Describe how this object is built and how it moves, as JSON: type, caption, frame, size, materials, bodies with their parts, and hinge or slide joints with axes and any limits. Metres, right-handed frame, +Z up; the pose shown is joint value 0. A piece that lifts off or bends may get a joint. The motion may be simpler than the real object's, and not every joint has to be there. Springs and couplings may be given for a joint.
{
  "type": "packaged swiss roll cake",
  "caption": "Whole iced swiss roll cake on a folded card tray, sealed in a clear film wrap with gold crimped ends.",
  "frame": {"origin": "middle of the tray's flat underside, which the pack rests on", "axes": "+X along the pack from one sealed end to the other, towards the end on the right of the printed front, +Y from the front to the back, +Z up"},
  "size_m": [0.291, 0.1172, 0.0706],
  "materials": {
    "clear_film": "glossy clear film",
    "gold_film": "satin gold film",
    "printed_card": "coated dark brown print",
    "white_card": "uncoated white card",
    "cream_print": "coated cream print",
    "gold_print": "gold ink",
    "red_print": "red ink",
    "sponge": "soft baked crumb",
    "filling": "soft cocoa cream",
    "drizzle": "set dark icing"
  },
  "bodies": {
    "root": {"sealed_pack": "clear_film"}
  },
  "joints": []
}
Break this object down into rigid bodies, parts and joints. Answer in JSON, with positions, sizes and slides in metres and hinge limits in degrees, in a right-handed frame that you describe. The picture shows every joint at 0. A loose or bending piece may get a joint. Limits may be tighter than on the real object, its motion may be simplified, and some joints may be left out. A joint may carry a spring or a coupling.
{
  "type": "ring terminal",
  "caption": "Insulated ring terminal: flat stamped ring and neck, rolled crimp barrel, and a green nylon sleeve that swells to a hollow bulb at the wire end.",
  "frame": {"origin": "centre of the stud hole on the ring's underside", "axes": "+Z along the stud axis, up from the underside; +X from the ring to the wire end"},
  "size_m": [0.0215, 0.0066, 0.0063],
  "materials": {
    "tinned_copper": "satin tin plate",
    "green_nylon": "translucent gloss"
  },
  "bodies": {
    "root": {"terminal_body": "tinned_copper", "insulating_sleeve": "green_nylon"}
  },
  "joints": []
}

------

Aim of the exercise ▸
Set down the listing in full, keeping every word exactly as it is.

Solution to the exercise ▸
Describe how this object is built and how it moves, as JSON: type, caption, frame, size, materials, bodies with their parts, and hinge or slide joints with axes and any limits. Metres, right-handed frame, +Z up; the pose shown is joint value 0. A piece that lifts off or bends may get a joint. The motion may be simpler than the real object's, and not every joint has to be there. Springs and couplings may be given for a joint.
{
  "type": "packaged swiss roll cake",
  "caption": "Whole iced swiss roll cake on a folded card tray, sealed in a clear film wrap with gold crimped ends.",
  "frame": {"origin": "middle of the tray's flat underside, which the pack rests on", "axes": "+X along the pack from one sealed end to the other, towards the end on the right of the printed front, +Y from the front to the back, +Z up"},
  "size_m": [0.291, 0.1172, 0.0706],
  "materials": {
    "clear_film": "glossy clear film",
    "gold_film": "satin gold film",
    "printed_card": "coated dark brown print",
    "white_card": "uncoated white card",
    "cream_print": "coated cream print",
    "gold_print": "gold ink",
    "red_print": "red ink",
    "sponge": "soft baked crumb",
    "filling": "soft cocoa cream",
    "drizzle": "set dark icing"
  },
  "bodies": {
    "root": {"sealed_pack": "clear_film"}
  },
  "joints": []
}
Break this object down into rigid bodies, parts and joints. Answer in JSON, with positions, sizes and slides in metres and hinge limits in degrees, in a right-handed frame that you describe. The picture shows every joint at 0. A loose or bending piece may get a joint. Limits may be tighter than on the real object, its motion may be simplified, and some joints may be left out. A joint may carry a spring or a coupling.
{
  "type": "ring terminal",
  "caption": "Insulated ring terminal: flat stamped ring and neck, rolled crimp barrel, and a green nylon sleeve that swells to a hollow bulb at the wire end.",
  "frame": {"origin": "centre of the stud hole on the ring's underside", "axes": "+Z along the stud axis, up from the underside; +X from the ring to the wire end"},
  "size_m": [0.0215, 0.0066, 0.0063],
  "materials": {
    "tinned_copper": "satin tin plate",
    "green_nylon": "translucent gloss"
  },
  "bodies": {
    "root": {"terminal_body": "tinned_copper", "insulating_sleeve": "green_nylon"}
  },
  "joints": []
}